Alexandre Iolas, Paris (acquired from the artist)

Mario Tazzoli, Milan (acquired from the above in 1964)

Galerie Brusberg, Berlin

Private Collection (acquired from the above in the 1970s)

La Boetie, New York 

Acquired from the above

Exhibited

London, Hanover Gallery, René Magritte, 1964, no. 29

Paris, Galerie Alexandre Iolas, Magritte: le sens propre, 1964, no. 34

Literature

Qui Arte contemporanea, Rome, March 1969, illustrated p. 13

David Sylvester, Sarah Whitfield & Michael Raeburn, eds., René Magritte, Catalogue Raisonné, Gouaches, Temperas, Watercolours and Papiers Collées 1918-1967, London, 1994, vol. IV, no. 1550, illustrated p. 266

Catalogue Note

Executed in 1963-64, La Réponse imprévue explores one of the recurrent images of Magritte's oeuvre, that of a closed door broken by a hole. This device is deliberately ambiguous, both suggestive of a physical body passing through the empty space, while the imagery is devoid of human presence. At the heart of this work lies the paradox of the open/closed door where the composition shows an interior as well as an exterior, the door is closed as well as open, it has a dual role of hiding and exposing what is behind it. In this way, Magritte mystifies the familiar, questioning the significance and purpose we attribute to various objects, and creating new meanings by placing these objects in new and unexpected contexts. The mysterious atmosphere of the present work is further emphasized by the notable absence of human beings. While the unpopulated room contains no elements that would indicate man's presence, the hole in the door, though of an undefined shape, is suggestive of a human form. The sharp-edged shape of the opening can be traced back to the paper cut-outs that Magritte first developed in his early drawings and papiers collés of the 1920s.

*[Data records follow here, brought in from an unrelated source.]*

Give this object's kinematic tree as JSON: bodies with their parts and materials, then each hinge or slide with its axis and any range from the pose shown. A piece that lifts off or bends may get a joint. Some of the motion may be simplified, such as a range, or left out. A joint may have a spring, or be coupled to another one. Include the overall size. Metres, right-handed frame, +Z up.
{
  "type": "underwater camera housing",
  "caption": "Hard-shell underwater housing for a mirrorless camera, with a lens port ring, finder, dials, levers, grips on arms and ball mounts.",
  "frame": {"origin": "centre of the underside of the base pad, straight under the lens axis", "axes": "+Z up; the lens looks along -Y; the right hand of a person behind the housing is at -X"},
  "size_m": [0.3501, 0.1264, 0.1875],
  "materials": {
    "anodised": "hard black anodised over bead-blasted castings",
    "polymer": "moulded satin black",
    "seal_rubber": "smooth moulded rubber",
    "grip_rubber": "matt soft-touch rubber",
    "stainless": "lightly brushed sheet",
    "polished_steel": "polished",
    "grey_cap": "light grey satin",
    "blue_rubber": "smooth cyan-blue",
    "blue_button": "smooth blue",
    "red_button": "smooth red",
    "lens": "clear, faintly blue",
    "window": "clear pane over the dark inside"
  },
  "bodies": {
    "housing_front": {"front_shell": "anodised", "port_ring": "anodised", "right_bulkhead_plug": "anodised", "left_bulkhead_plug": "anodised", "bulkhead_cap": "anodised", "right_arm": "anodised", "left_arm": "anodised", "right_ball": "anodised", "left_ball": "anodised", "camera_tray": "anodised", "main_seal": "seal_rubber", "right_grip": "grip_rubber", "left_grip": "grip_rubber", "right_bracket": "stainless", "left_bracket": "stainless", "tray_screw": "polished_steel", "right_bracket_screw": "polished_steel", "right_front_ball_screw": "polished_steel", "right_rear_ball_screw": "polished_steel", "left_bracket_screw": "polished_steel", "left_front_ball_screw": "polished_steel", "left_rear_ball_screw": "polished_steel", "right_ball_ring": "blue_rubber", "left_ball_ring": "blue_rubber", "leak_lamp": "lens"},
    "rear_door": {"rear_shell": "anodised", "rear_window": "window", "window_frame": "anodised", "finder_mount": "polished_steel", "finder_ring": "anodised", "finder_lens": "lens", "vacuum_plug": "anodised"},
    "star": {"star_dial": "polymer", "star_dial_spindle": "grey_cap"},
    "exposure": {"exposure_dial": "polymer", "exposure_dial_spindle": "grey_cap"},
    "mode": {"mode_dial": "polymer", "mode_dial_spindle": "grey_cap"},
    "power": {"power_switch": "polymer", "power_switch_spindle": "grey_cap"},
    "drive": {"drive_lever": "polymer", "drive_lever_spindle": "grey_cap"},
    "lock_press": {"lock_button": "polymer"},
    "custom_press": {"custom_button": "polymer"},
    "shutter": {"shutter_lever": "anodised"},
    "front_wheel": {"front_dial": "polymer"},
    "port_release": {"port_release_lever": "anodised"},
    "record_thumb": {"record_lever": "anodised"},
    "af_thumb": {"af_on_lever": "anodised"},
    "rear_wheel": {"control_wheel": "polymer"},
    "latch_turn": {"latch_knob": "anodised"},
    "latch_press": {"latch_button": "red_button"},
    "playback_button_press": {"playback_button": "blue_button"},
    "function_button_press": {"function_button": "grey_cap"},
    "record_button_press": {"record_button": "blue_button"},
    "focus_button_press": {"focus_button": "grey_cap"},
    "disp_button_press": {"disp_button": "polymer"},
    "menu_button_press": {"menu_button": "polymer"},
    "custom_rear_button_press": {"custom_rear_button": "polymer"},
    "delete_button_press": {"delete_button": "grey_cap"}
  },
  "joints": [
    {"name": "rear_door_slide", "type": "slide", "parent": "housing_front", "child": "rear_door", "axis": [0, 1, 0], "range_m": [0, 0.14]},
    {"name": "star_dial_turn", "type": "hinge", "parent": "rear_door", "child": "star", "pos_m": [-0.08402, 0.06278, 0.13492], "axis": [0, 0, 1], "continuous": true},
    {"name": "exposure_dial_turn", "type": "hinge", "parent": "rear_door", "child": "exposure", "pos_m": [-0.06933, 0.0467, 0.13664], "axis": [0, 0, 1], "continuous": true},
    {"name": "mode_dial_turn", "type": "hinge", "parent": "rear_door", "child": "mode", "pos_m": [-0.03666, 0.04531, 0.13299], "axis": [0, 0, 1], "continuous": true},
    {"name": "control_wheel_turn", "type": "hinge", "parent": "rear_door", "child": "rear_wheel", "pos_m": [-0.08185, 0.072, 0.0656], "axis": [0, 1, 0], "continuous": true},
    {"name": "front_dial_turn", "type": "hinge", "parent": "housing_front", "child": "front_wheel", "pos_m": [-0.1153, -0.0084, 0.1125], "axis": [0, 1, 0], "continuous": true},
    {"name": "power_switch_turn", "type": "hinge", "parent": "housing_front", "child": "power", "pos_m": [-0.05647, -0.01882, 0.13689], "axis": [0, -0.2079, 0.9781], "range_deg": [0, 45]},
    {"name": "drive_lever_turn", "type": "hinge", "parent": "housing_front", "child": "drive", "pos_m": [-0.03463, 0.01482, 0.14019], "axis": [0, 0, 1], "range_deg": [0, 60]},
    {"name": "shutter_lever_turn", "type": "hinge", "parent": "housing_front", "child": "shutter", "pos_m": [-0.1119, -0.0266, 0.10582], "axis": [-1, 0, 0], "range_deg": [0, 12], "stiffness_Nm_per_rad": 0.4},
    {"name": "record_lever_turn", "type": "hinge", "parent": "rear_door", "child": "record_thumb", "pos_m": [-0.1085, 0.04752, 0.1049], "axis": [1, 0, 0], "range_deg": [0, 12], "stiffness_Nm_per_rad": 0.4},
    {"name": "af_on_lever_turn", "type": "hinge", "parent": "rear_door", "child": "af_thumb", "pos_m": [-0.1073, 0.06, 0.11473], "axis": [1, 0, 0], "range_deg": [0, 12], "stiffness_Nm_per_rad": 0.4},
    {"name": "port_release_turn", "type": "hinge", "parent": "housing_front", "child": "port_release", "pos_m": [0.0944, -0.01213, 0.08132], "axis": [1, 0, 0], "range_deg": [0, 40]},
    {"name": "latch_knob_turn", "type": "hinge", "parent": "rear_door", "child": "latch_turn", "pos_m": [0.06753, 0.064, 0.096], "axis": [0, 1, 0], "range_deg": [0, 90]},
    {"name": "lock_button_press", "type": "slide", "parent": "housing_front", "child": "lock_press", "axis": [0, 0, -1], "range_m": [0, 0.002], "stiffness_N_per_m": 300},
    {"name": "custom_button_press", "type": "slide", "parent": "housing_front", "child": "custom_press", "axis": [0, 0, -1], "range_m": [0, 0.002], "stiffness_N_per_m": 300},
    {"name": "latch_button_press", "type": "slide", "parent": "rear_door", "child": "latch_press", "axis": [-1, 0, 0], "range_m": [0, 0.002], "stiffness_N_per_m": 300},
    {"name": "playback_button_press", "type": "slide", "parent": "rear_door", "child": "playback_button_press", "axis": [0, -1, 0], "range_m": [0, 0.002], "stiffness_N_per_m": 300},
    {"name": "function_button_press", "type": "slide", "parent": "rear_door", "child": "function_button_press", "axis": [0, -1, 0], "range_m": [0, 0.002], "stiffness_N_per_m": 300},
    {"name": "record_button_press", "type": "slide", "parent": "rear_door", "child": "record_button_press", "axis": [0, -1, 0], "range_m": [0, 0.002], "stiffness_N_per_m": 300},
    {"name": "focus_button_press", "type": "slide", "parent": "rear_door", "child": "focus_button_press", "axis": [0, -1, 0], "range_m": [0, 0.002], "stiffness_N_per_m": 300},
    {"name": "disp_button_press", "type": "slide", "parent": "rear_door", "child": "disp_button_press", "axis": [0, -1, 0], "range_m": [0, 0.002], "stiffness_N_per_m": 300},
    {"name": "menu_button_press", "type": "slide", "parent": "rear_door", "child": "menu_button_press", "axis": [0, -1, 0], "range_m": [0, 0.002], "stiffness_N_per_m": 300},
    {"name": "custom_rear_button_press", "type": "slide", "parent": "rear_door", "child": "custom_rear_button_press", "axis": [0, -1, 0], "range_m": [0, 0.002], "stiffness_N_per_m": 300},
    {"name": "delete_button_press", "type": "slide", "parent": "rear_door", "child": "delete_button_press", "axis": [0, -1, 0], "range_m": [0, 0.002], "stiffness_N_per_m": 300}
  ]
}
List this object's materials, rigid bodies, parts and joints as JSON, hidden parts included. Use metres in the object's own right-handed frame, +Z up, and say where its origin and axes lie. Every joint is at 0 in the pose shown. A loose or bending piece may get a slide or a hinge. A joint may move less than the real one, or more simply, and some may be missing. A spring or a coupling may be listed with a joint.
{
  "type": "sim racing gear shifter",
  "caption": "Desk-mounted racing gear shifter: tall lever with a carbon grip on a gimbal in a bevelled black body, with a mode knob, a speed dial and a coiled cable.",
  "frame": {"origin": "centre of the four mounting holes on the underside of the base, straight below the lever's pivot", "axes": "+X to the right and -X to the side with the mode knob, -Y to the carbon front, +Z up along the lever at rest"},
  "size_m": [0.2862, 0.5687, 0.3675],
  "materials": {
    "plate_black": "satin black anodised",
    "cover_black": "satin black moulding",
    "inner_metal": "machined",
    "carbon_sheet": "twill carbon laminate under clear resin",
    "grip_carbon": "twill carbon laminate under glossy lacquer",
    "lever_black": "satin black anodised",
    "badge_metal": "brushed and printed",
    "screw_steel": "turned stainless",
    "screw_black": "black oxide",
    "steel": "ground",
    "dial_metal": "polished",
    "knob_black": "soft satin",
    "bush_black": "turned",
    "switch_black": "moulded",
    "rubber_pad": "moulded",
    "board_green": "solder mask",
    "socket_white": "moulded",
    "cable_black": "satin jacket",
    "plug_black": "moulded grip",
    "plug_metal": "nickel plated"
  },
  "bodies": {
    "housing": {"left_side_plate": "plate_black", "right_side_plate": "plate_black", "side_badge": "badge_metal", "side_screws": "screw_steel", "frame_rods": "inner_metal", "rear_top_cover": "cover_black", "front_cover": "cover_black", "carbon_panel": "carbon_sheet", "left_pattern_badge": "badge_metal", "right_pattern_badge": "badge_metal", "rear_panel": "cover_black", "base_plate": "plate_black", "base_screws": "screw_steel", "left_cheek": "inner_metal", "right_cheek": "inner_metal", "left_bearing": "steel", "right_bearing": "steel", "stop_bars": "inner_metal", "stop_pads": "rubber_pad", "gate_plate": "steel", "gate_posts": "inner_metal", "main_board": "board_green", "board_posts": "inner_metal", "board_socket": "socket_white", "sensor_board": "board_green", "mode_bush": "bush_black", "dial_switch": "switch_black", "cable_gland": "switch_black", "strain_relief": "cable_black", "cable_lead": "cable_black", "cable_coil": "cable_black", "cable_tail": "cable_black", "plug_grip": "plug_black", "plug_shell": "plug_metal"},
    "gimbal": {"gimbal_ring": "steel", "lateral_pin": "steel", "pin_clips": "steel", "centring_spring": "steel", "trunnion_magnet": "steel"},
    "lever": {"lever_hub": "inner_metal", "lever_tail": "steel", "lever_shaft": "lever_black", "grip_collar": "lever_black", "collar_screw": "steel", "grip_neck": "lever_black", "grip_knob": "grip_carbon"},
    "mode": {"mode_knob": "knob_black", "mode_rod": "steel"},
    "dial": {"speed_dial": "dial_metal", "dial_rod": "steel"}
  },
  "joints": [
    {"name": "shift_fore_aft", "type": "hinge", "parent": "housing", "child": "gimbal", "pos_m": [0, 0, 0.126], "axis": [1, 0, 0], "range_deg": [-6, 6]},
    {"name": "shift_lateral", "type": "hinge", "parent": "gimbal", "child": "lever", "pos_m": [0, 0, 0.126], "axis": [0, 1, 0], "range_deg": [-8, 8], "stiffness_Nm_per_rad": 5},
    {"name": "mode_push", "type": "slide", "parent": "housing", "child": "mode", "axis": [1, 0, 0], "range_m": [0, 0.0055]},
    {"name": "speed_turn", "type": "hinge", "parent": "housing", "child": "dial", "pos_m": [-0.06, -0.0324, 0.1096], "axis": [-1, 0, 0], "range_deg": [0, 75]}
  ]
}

The present work is a near exact copy of a 1933 oil of the same title, La Réponse imprévue now in the permanent collection of the Musées royaux des Beaux-Arts de Belgique. In other variations on this theme, Magritte placed different objects behind the door such as a nocturnal sky, a monochrome black plane or a complex seascape with a tree-leaf and a house. The present work, however, has a simplicity characteristic of Magritte's later work, focusing on a single object or idea. The interior of the room is reduced to the basic elements, the plain wall, simple brown door and hardwood floor, while the scenery seen through the door consists of ominous darkness. Having experimented with a large number of images in his earlier works, in his mature years Magritte arrived at a simplicity and purity that allowed him to focus on a particular idea, thus creating a stronger impact on the viewer. As he explained in a letter to André Bosmans: 'If a simple image is willfully complicated, it is more the result of a concern for fantasy than of a freedom attentive to a real and irreducible complexity. Thus, a door with an opening hollowed out to allow one to go in and out is at once simple and complex. It's out of the question to complicate this image with an overburden of unimportant events merely for the sake of fulfilling some puerile fantasy” (R. Magritte, Letter to André Bosmans, January 2, 1964).